» **Problem statement**
Which lines hold the word "scene"? Copy each of them from the material.

== Material

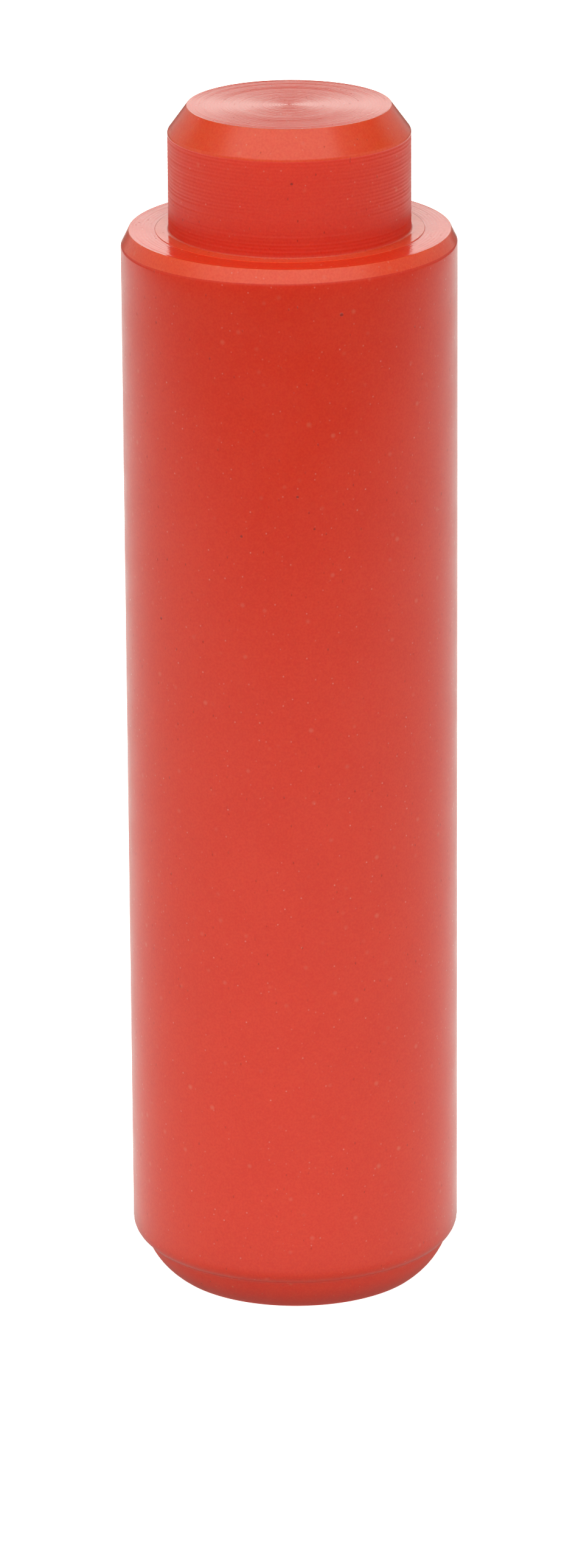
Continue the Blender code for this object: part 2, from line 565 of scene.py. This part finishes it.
def add_sky():
    """A broad light over the front, a bright band low behind, and pale light from all round."""
    world = bpy.data.worlds.new("studio")
    world.use_nodes = True
    nodes = Nodes(world)
    nodes.tree.nodes.clear()
    way = nodes.add("ShaderNodeTexCoord").outputs["Generated"]
    elevation = nodes.math("ARCSINE", nodes.add("ShaderNodeSeparateXYZ", Vector=way).outputs["Z"])
    level = nodes.vectors("NORMALIZE", "Vector", nodes.vectors("MULTIPLY", "Vector", way, (1, 1, 0)))
    sky = SKY
    for azimuth, sides, rise, fall, amount in SKY_PARTS:
        cosine = nodes.vectors("DOT_PRODUCT", "Value", level, direction(azimuth))
        part = nodes.ramp(nodes.math("ARCCOSINE", cosine), *np.radians(sides), amount, 0.0)
        part = nodes.math("MULTIPLY", part, nodes.ramp(elevation, *np.radians(rise)))
        part = nodes.math("MULTIPLY", part, nodes.ramp(elevation, *np.radians(fall), 1.0, 0.0))
        sky = nodes.math("ADD", sky, part)
    background = nodes.add("ShaderNodeBackground", Color=(*LIGHT_COLOUR, 1), Strength=sky)
    nodes.add("ShaderNodeOutputWorld", Surface=background.outputs["Background"])
    bpy.context.scene.world = world


def add_light_pool():
    """The floor as the plug sees it: bright round the plug, dim further off and under the foot.

    The camera doesn't see it, and it shines upwards only.
    """
    pool = flat_square("light_pool", POOL_HEIGHT)
    pool.visible_camera = False
    material = bpy.data.materials.new("light_pool")
    material.use_nodes = True
    nodes = Nodes(material)
    nodes.tree.nodes.clear()
    place = nodes.add("ShaderNodeTexCoord").outputs["Object"]
    from_centre = nodes.vectors("DISTANCE", "Value", place, POOL_CENTRE)
    from_plug = nodes.vectors("LENGTH", "Value", place)
    bright = nodes.ramp(from_centre, *POOL_FADE, 1.0, SURROUND)
    shade = nodes.ramp(from_plug, *SHADE_FADE, POOL * SHADE, POOL)
    strength = nodes.math("MULTIPLY", bright, shade)
    glow = nodes.add("ShaderNodeEmission", Color=(*LIGHT_COLOUR, 1), Strength=strength)
    clear = nodes.add("ShaderNodeBsdfTransparent")
    side = nodes.add("ShaderNodeNewGeometry").outputs["Backfacing"]
    both = nodes.add("ShaderNodeMixShader")
    nodes.feed(both.inputs[0], side)
    nodes.feed(both.inputs[1], glow.outputs["Emission"])
    nodes.feed(both.inputs[2], clear.outputs["BSDF"])
    nodes.add("ShaderNodeOutputMaterial", Surface=both.outputs["Shader"])
    pool.data.materials.append(material)


def add_camera():
    """The camera looks down on the plug, and leans a little clockwise."""
    data = bpy.data.cameras.new("camera")
    data.sensor_width = SENSOR_WIDTH
    data.lens = CAMERA_LENS
    data.clip_start = NEAREST
    camera = bpy.data.objects.new("camera", data)
    ahead = direction(180 - CAMERA_YAW, -CAMERA_PITCH)
    right = ahead.cross(Vector((0, 0, 1))).normalized()
    up = right.cross(ahead)
    roll = math.radians(CAMERA_ROLL)
    leaning_right = math.cos(roll) * right + math.sin(roll) * up
    leaning_up = math.cos(roll) * up - math.sin(roll) * right
    turn = Matrix((leaning_right, leaning_up, -ahead)).transposed().to_4x4()
    camera.matrix_world = Matrix.Translation(CAMERA_PLACE) @ turn
    bpy.context.scene.collection.objects.link(camera)
    bpy.context.scene.camera = camera


def main():
    plug = bpy.data.objects.new("turned_plug", plug_mesh())
    bpy.context.scene.collection.objects.link(plug)
    for finish in FINISHES:
        plug.data.materials.append(plastic(*finish))
    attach(plug, "root")
    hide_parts("stepped_plug")
    add_floor()
    add_light_pool()
    add_sky()
    add_camera()
    bpy.context.scene.view_settings.view_transform = "Standard"


main()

====

» **The reply**
Continue the Blender code for this object: part 2, from line 565 of scene.py. This part finishes it.
    bpy.context.scene.world = world
    bpy.context.scene.collection.objects.link(camera)
    bpy.context.scene.camera = camera
    bpy.context.scene.collection.objects.link(plug)
    bpy.context.scene.view_settings.view_transform = "Standard"